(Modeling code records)
=-=-=-=-=

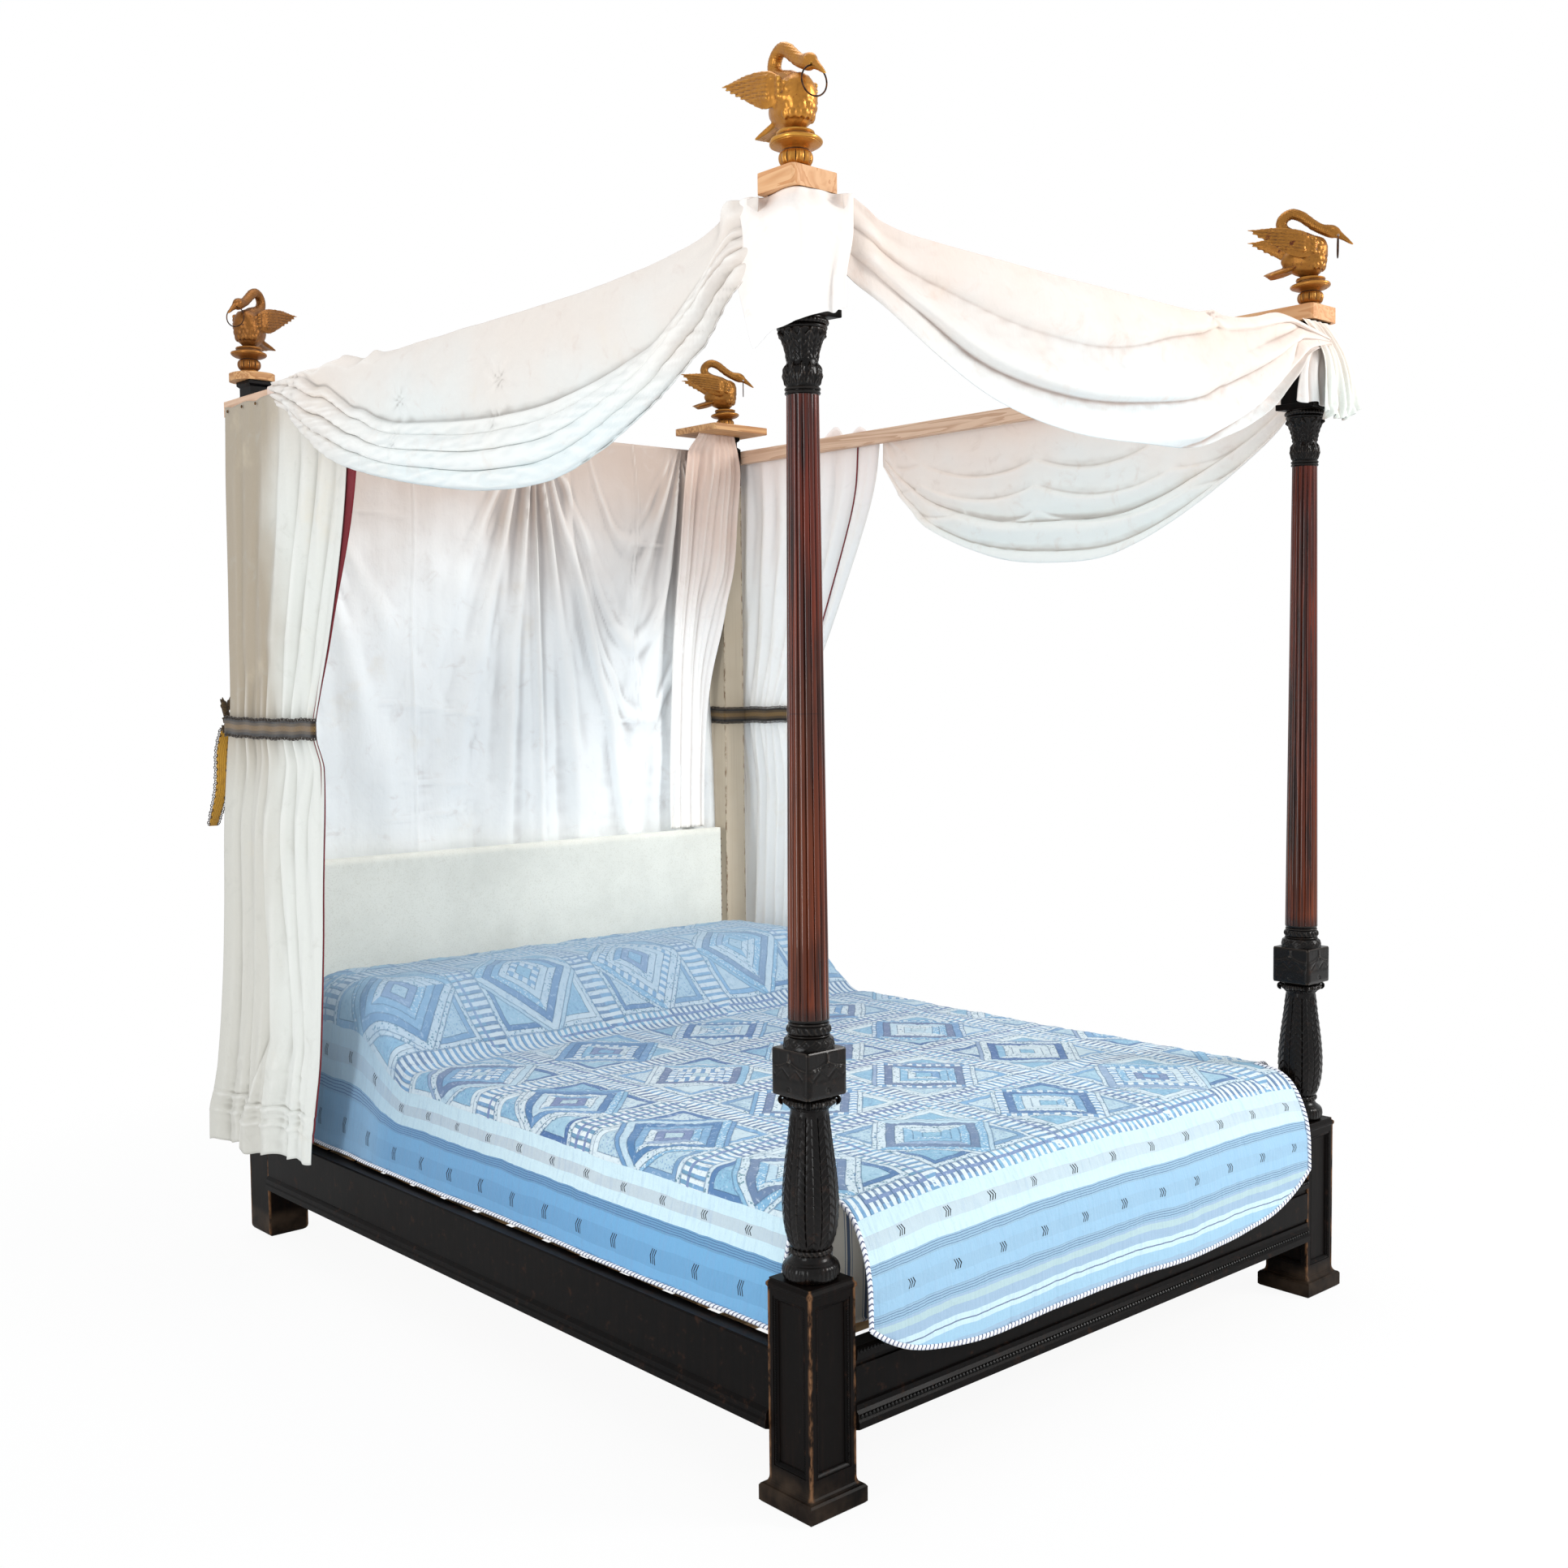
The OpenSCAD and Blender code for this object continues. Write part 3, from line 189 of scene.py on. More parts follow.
class Finish:
    """A material built from nodes."""

    def __init__(self, name):
        self.material = bpy.data.materials.new(name)
        self.material.use_nodes = True
        self.tree = self.material.node_tree
        self.tree.nodes.clear()

    def node(self, kind, settings=None, inputs=(), out=0):
        made = self.tree.nodes.new("ShaderNode" + kind)
        for name, value in (settings or {}).items():
            if name == "stops":
                for i, (place, color) in enumerate(value):
                    stop = made.color_ramp.elements[i] if i < 2 else made.color_ramp.elements.new(place)
                    stop.position, stop.color = place, color
            else:
                setattr(made, name, value)
        for key, value in (inputs.items() if isinstance(inputs, dict) else enumerate(inputs)):
            if isinstance(value, Value):
                self.tree.links.new(value.socket, made.inputs[key])
            elif value is not None:
                made.inputs[key].default_value = value
        return Value(self, made.outputs[out]) if len(made.outputs) else None

    def place(self, scale=(1, 1, 1), turn=(0, 0, 0)):
        """Position on the object, in metres."""
        where = self.node("TexCoord", out="Object")
        return self.node("Mapping", {}, {"Vector": where, "Scale": scale, "Rotation": turn})

    def cut(self, scale=(1, 1, 1), turn=(0, 0, 0), move=(0, 0, 0)):
        """Position on the flat cloth, in metres from its own map."""
        where = self.node("TexCoord", out="UV")
        return self.node("Mapping", {}, {"Vector": where, "Scale": scale, "Rotation": turn, "Location": move})

    def mark(self, name):
        return self.node("Attribute", {"attribute_name": name}, out="Fac")

    def split(self, where):
        parts = self.node("SeparateXYZ", {}, [where])
        outs = parts.socket.node.outputs
        return [Value(self, outs[i]) for i in range(3)]

    def join(self, x, y, z=0.0):
        return self.node("CombineXYZ", {}, [x, y, z])

    def noise(self, where, scale, detail=3.0, rough=0.5, warp=0.0):
        return self.node("TexNoise", {}, {"Vector": where, "Scale": scale, "Detail": detail,
                                          "Roughness": rough, "Distortion": warp})

    def cells(self, where, scale, out="Distance"):
        return self.node("TexVoronoi", {}, {"Vector": where, "Scale": scale}, out)

    def chance(self, where):
        """A different number from 0 to 1 for each whole-number place."""
        return self.node("TexWhiteNoise", {"noise_dimensions": "3D"}, {"Vector": where}, "Value")

    def whole(self, value):
        return value.math("FLOOR", value)

    def rest(self, value):
        return value.math("FRACT", value)

    def least(self, a, b):
        return self.node("Math", {"operation": "MINIMUM"}, [a, b])

    def most(self, a, b):
        return self.node("Math", {"operation": "MAXIMUM"}, [a, b])

    def smooth(self, value, low, high):
        return self.node("MapRange", {"interpolation_type": "SMOOTHSTEP"}, [value, low, high, 0.0, 1.0])

    def band(self, value, low, high):
        """1 between two values and 0 outside them."""
        return (value > low) * (value < high)

    def mix(self, share, a, b):
        return self.node("Mix", {"data_type": "RGBA"}, {0: share, 6: a, 7: b}, 2)

    def steps(self, value, *stops):
        """Flat stripes of colour: each stop is the value that a stripe starts at, and its colour."""
        made = self.node("ValToRGB", {"stops": stops}, [value], "Color")
        made.socket.node.color_ramp.interpolation = "CONSTANT"
        return made

    def bump(self, height, strength, distance, under=None):
        inputs = {"Height": height, "Strength": strength, "Distance": distance}
        if under:
            inputs["Normal"] = under
        return self.node("Bump", {}, inputs, "Normal")

    def done(self, color, roughness, bump=None, **constants):
        inputs = {"Base Color": color, "Roughness": roughness}
        if bump:
            inputs["Normal"] = bump
        for name, value in constants.items():
            inputs[SHADER_WORDS[name]] = value
        shader = self.node("BsdfPrincipled", {}, inputs, "BSDF")
        self.node("OutputMaterial", {}, {"Surface": shader})
        return self.material


def ebonised_wood(name, rub, marked=False):
    """Near-black stained hardwood under old polish, rubbed brown where hands and brooms touch it."""
    f = Finish(name)
    where = f.place()
    grain = f.noise(f.place((70, 70, 5)), 1.0, 5, 0.6, 0.4)
    blotch = f.noise(where, 9.0, 4, 0.55)
    worn = f.smooth(f.noise(where, 34.0, 5, 0.7), 0.56, 0.72) * rub
    color = f.mix(blotch, paint(4, 4, 4), paint(12, 9, 8))
    color = f.mix(f.smooth(grain, 0.42, 0.75) * 0.5, color, paint(22, 14, 11))
    color = f.mix(worn, color, paint(62, 40, 28))
    height = grain * 0.4
    if marked:
        # On carved pieces the raised carving is painted lighter, partly as rubbed wear and partly as a
        # painted highlight, and its hollows are painted near-black as painted shade.
        relief = f.mark("relief")
        color = f.mix(f.smooth(relief, 0.56, 0.86) * (0.25 + 0.6 * blotch), color, paint(72, 62, 54))
        color = f.mix(f.smooth(relief, 0.45, 0.18), color, paint(4, 4, 4))
    roughness = 0.24 + 0.18 * blotch + 0.15 * worn - (0.06 if marked else 0)
    bump = f.bump(height + f.noise(where, 160.0, 3) * 0.6, 0.22, 0.0006)
    return f.done(color, roughness, bump, specular=0.2 if marked else 0.06)


def edged_wood(name, faces_x, faces_y, corner):
    """Ebonised wood of a square leg whose arrises are rubbed through to the brown."""
    f = Finish(name)
    where = f.place()
    x, y, z = f.split(where)
    grain = f.noise(f.place((80, 80, 6)), 1.0, 5, 0.6, 0.5)
    blotch = f.noise(where, 7.0, 4, 0.6)
    nick = f.noise(f.place((60, 60, 24)), 1.0, 4, 0.75)
    near_x = f.smooth(f.least(abs(abs(x) - faces_x[0]), abs(abs(x) - faces_x[1])), corner, 0.0005)
    near_y = f.smooth(f.least(abs(abs(y) - faces_y[0]), abs(abs(y) - faces_y[1])), corner, 0.0005)
    arris = near_x * near_y
    color = f.mix(blotch, paint(6, 6, 6), paint(18, 13, 11))
    color = f.mix(f.smooth(grain, 0.45, 0.75) * 0.6, color, paint(28, 18, 14))
    color = f.mix(arris * f.smooth(nick, 0.38, 0.62), color, paint(128, 92, 64))
    color = f.mix(f.smooth(nick, 0.66, 0.8) * 0.5, color, paint(92, 66, 48))
    dust = f.smooth(z, 0.075, 0.045) * f.smooth(blotch, 0.35, 0.7) * 0.5
    color = f.mix(dust, color, paint(88, 72, 58))
    bump = f.bump(grain * 0.5 + nick * 0.7, 0.3, 0.0007)
    return f.done(color, 0.30 + 0.2 * blotch + 0.2 * arris, bump, specular=0.06)


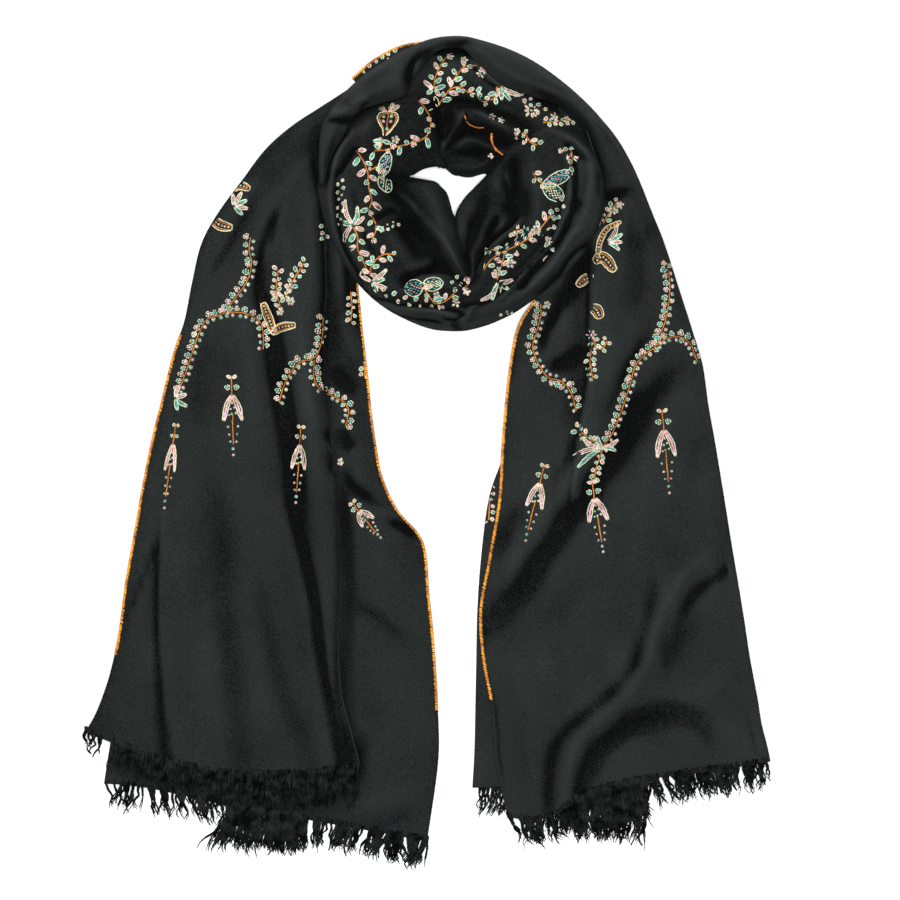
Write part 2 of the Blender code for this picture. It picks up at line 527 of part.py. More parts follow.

=-=-=-=-=

## OBJECTIVE
Output the full listing exactly as it stands.

## FINISHED TASK
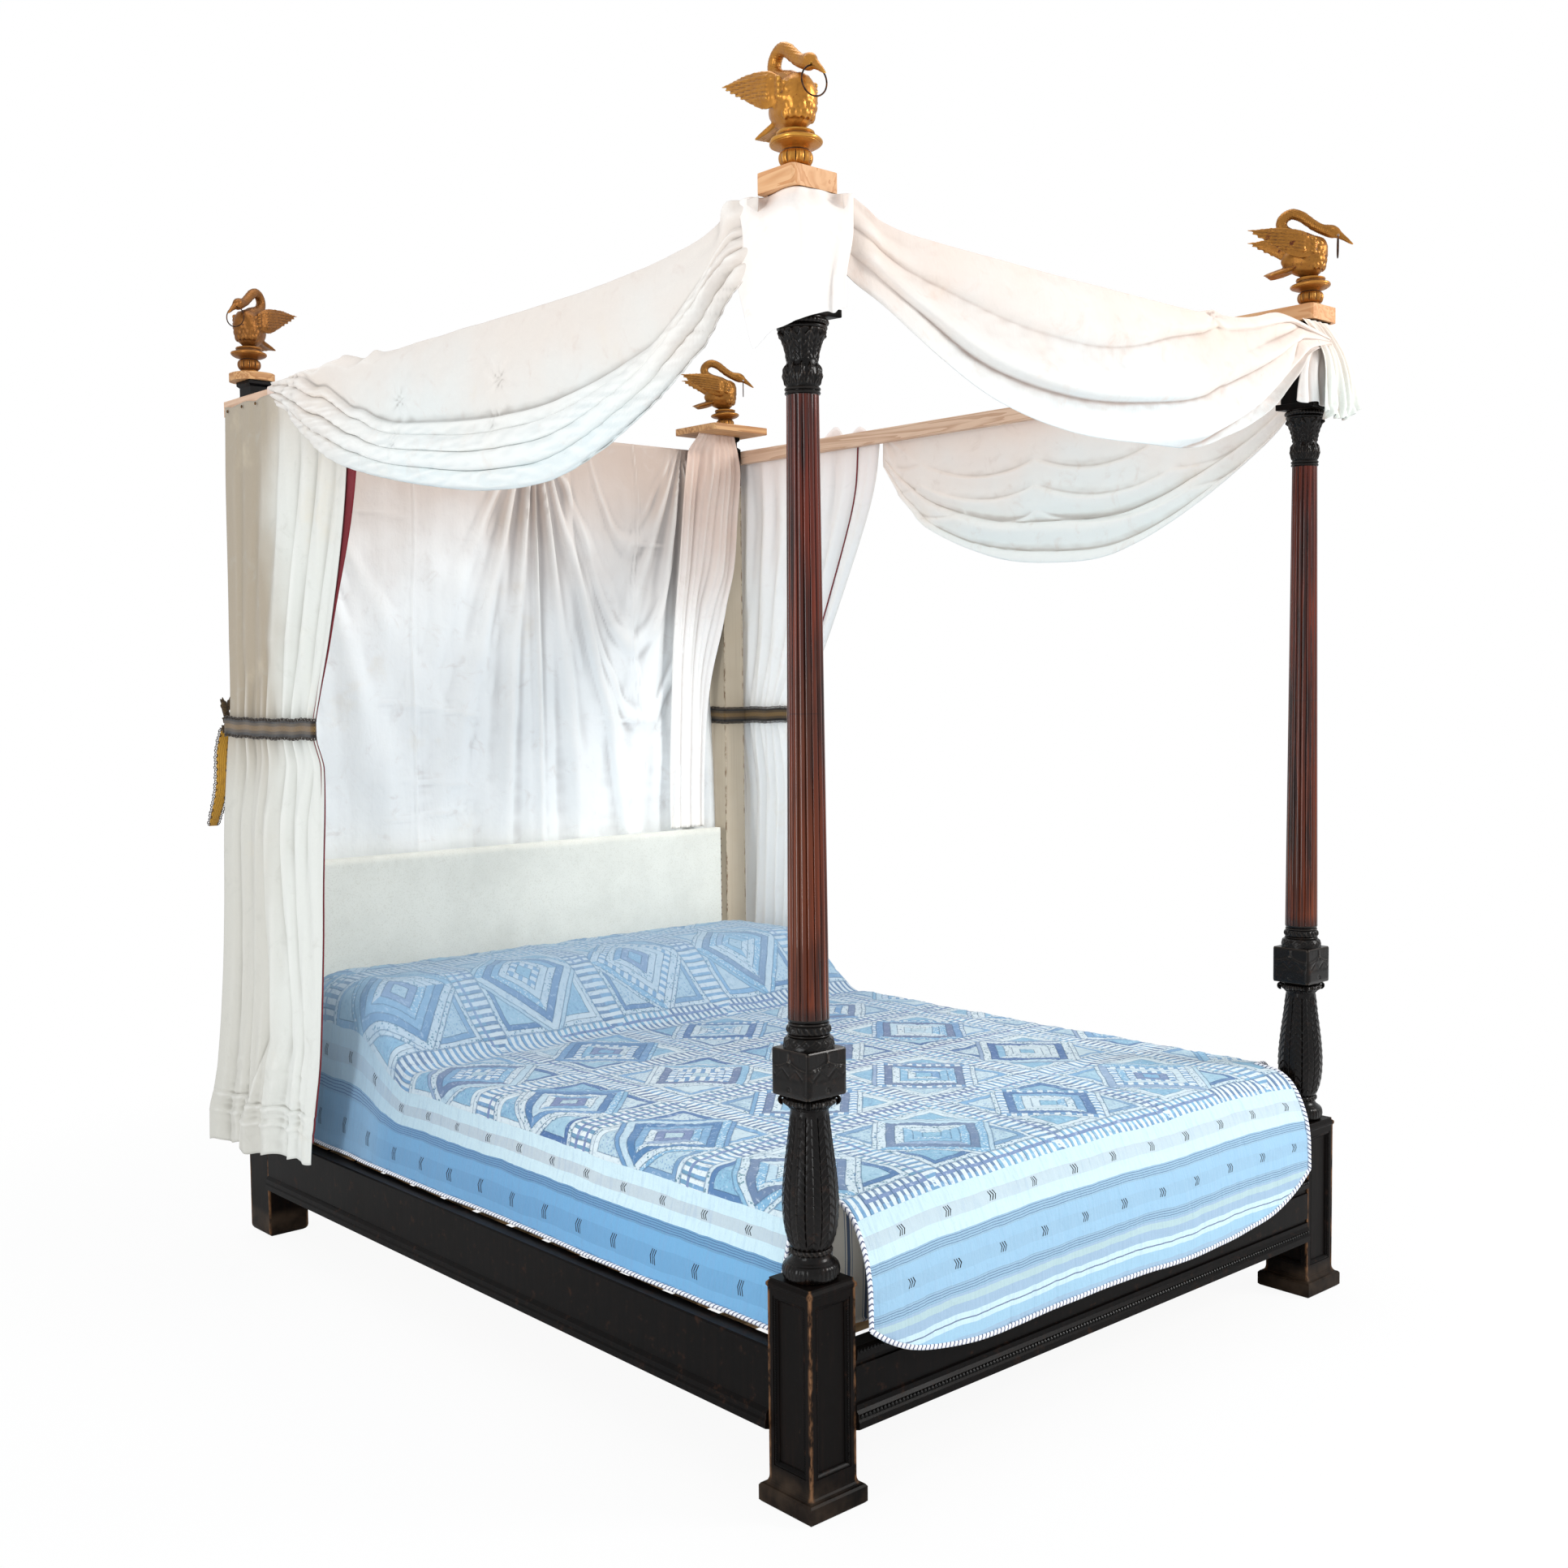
The OpenSCAD and Blender code for this object continues. Write part 3, from line 189 of scene.py on. More parts follow.
class Finish:
    """A material built from nodes."""

    def __init__(self, name):
        self.material = bpy.data.materials.new(name)
        self.material.use_nodes = True
        self.tree = self.material.node_tree
        self.tree.nodes.clear()

    def node(self, kind, settings=None, inputs=(), out=0):
        made = self.tree.nodes.new("ShaderNode" + kind)
        for name, value in (settings or {}).items():
            if name == "stops":
                for i, (place, color) in enumerate(value):
                    stop = made.color_ramp.elements[i] if i < 2 else made.color_ramp.elements.new(place)
                    stop.position, stop.color = place, color
            else:
                setattr(made, name, value)
        for key, value in (inputs.items() if isinstance(inputs, dict) else enumerate(inputs)):
            if isinstance(value, Value):
                self.tree.links.new(value.socket, made.inputs[key])
            elif value is not None:
                made.inputs[key].default_value = value
        return Value(self, made.outputs[out]) if len(made.outputs) else None

    def place(self, scale=(1, 1, 1), turn=(0, 0, 0)):
        """Position on the object, in metres."""
        where = self.node("TexCoord", out="Object")
        return self.node("Mapping", {}, {"Vector": where, "Scale": scale, "Rotation": turn})

    def cut(self, scale=(1, 1, 1), turn=(0, 0, 0), move=(0, 0, 0)):
        """Position on the flat cloth, in metres from its own map."""
        where = self.node("TexCoord", out="UV")
        return self.node("Mapping", {}, {"Vector": where, "Scale": scale, "Rotation": turn, "Location": move})

    def mark(self, name):
        return self.node("Attribute", {"attribute_name": name}, out="Fac")

    def split(self, where):
        parts = self.node("SeparateXYZ", {}, [where])
        outs = parts.socket.node.outputs
        return [Value(self, outs[i]) for i in range(3)]

    def join(self, x, y, z=0.0):
        return self.node("CombineXYZ", {}, [x, y, z])

    def noise(self, where, scale, detail=3.0, rough=0.5, warp=0.0):
        return self.node("TexNoise", {}, {"Vector": where, "Scale": scale, "Detail": detail,
                                          "Roughness": rough, "Distortion": warp})

    def cells(self, where, scale, out="Distance"):
        return self.node("TexVoronoi", {}, {"Vector": where, "Scale": scale}, out)

    def chance(self, where):
        """A different number from 0 to 1 for each whole-number place."""
        return self.node("TexWhiteNoise", {"noise_dimensions": "3D"}, {"Vector": where}, "Value")

    def whole(self, value):
        return value.math("FLOOR", value)

    def rest(self, value):
        return value.math("FRACT", value)

    def least(self, a, b):
        return self.node("Math", {"operation": "MINIMUM"}, [a, b])

    def most(self, a, b):
        return self.node("Math", {"operation": "MAXIMUM"}, [a, b])

    def smooth(self, value, low, high):
        return self.node("MapRange", {"interpolation_type": "SMOOTHSTEP"}, [value, low, high, 0.0, 1.0])

    def band(self, value, low, high):
        """1 between two values and 0 outside them."""
        return (value > low) * (value < high)

    def mix(self, share, a, b):
        return self.node("Mix", {"data_type": "RGBA"}, {0: share, 6: a, 7: b}, 2)

    def steps(self, value, *stops):
        """Flat stripes of colour: each stop is the value that a stripe starts at, and its colour."""
        made = self.node("ValToRGB", {"stops": stops}, [value], "Color")
        made.socket.node.color_ramp.interpolation = "CONSTANT"
        return made

    def bump(self, height, strength, distance, under=None):
        inputs = {"Height": height, "Strength": strength, "Distance": distance}
        if under:
            inputs["Normal"] = under
        return self.node("Bump", {}, inputs, "Normal")

    def done(self, color, roughness, bump=None, **constants):
        inputs = {"Base Color": color, "Roughness": roughness}
        if bump:
            inputs["Normal"] = bump
        for name, value in constants.items():
            inputs[SHADER_WORDS[name]] = value
        shader = self.node("BsdfPrincipled", {}, inputs, "BSDF")
        self.node("OutputMaterial", {}, {"Surface": shader})
        return self.material


def ebonised_wood(name, rub, marked=False):
    """Near-black stained hardwood under old polish, rubbed brown where hands and brooms touch it."""
    f = Finish(name)
    where = f.place()
    grain = f.noise(f.place((70, 70, 5)), 1.0, 5, 0.6, 0.4)
    blotch = f.noise(where, 9.0, 4, 0.55)
    worn = f.smooth(f.noise(where, 34.0, 5, 0.7), 0.56, 0.72) * rub
    color = f.mix(blotch, paint(4, 4, 4), paint(12, 9, 8))
    color = f.mix(f.smooth(grain, 0.42, 0.75) * 0.5, color, paint(22, 14, 11))
    color = f.mix(worn, color, paint(62, 40, 28))
    height = grain * 0.4
    if marked:
        # On carved pieces the raised carving is painted lighter, partly as rubbed wear and partly as a
        # painted highlight, and its hollows are painted near-black as painted shade.
        relief = f.mark("relief")
        color = f.mix(f.smooth(relief, 0.56, 0.86) * (0.25 + 0.6 * blotch), color, paint(72, 62, 54))
        color = f.mix(f.smooth(relief, 0.45, 0.18), color, paint(4, 4, 4))
    roughness = 0.24 + 0.18 * blotch + 0.15 * worn - (0.06 if marked else 0)
    bump = f.bump(height + f.noise(where, 160.0, 3) * 0.6, 0.22, 0.0006)
    return f.done(color, roughness, bump, specular=0.2 if marked else 0.06)


def edged_wood(name, faces_x, faces_y, corner):
    """Ebonised wood of a square leg whose arrises are rubbed through to the brown."""
    f = Finish(name)
    where = f.place()
    x, y, z = f.split(where)
    grain = f.noise(f.place((80, 80, 6)), 1.0, 5, 0.6, 0.5)
    blotch = f.noise(where, 7.0, 4, 0.6)
    nick = f.noise(f.place((60, 60, 24)), 1.0, 4, 0.75)
    near_x = f.smooth(f.least(abs(abs(x) - faces_x[0]), abs(abs(x) - faces_x[1])), corner, 0.0005)
    near_y = f.smooth(f.least(abs(abs(y) - faces_y[0]), abs(abs(y) - faces_y[1])), corner, 0.0005)
    arris = near_x * near_y
    color = f.mix(blotch, paint(6, 6, 6), paint(18, 13, 11))
    color = f.mix(f.smooth(grain, 0.45, 0.75) * 0.6, color, paint(28, 18, 14))
    color = f.mix(arris * f.smooth(nick, 0.38, 0.62), color, paint(128, 92, 64))
    color = f.mix(f.smooth(nick, 0.66, 0.8) * 0.5, color, paint(92, 66, 48))
    dust = f.smooth(z, 0.075, 0.045) * f.smooth(blotch, 0.35, 0.7) * 0.5
    color = f.mix(dust, color, paint(88, 72, 58))
    bump = f.bump(grain * 0.5 + nick * 0.7, 0.3, 0.0007)
    return f.done(color, 0.30 + 0.2 * blotch + 0.2 * arris, bump, specular=0.06)


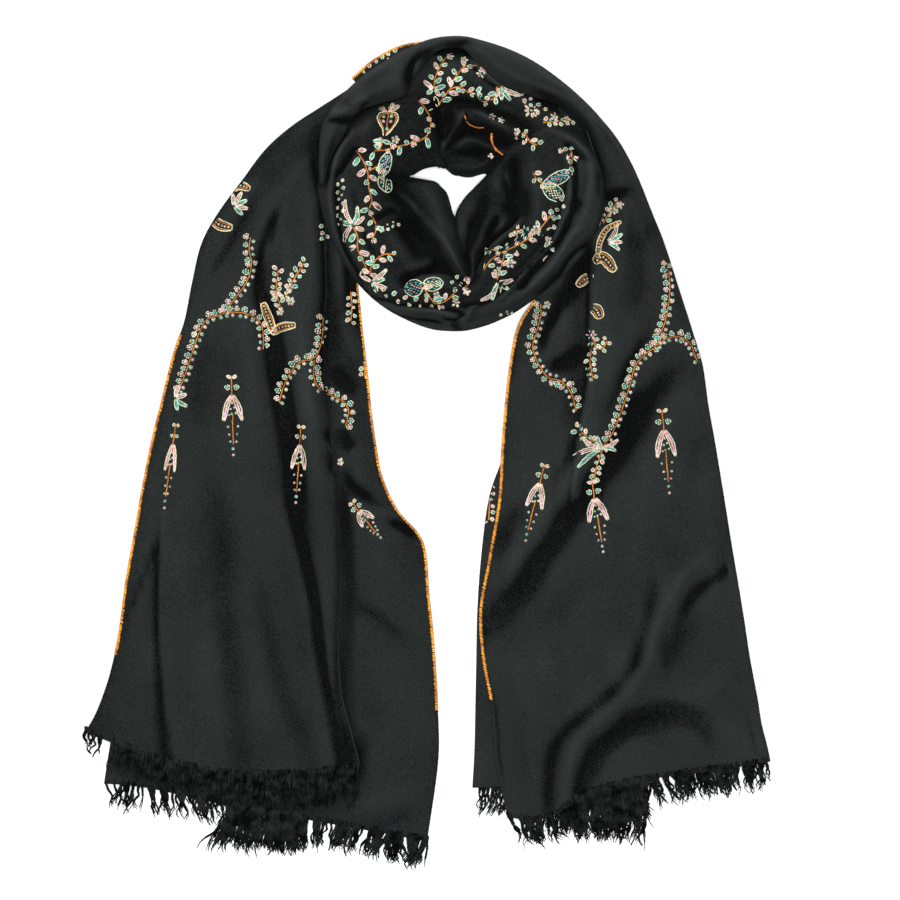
Write part 2 of the Blender code for this picture. It picks up at line 527 of part.py. More parts follow.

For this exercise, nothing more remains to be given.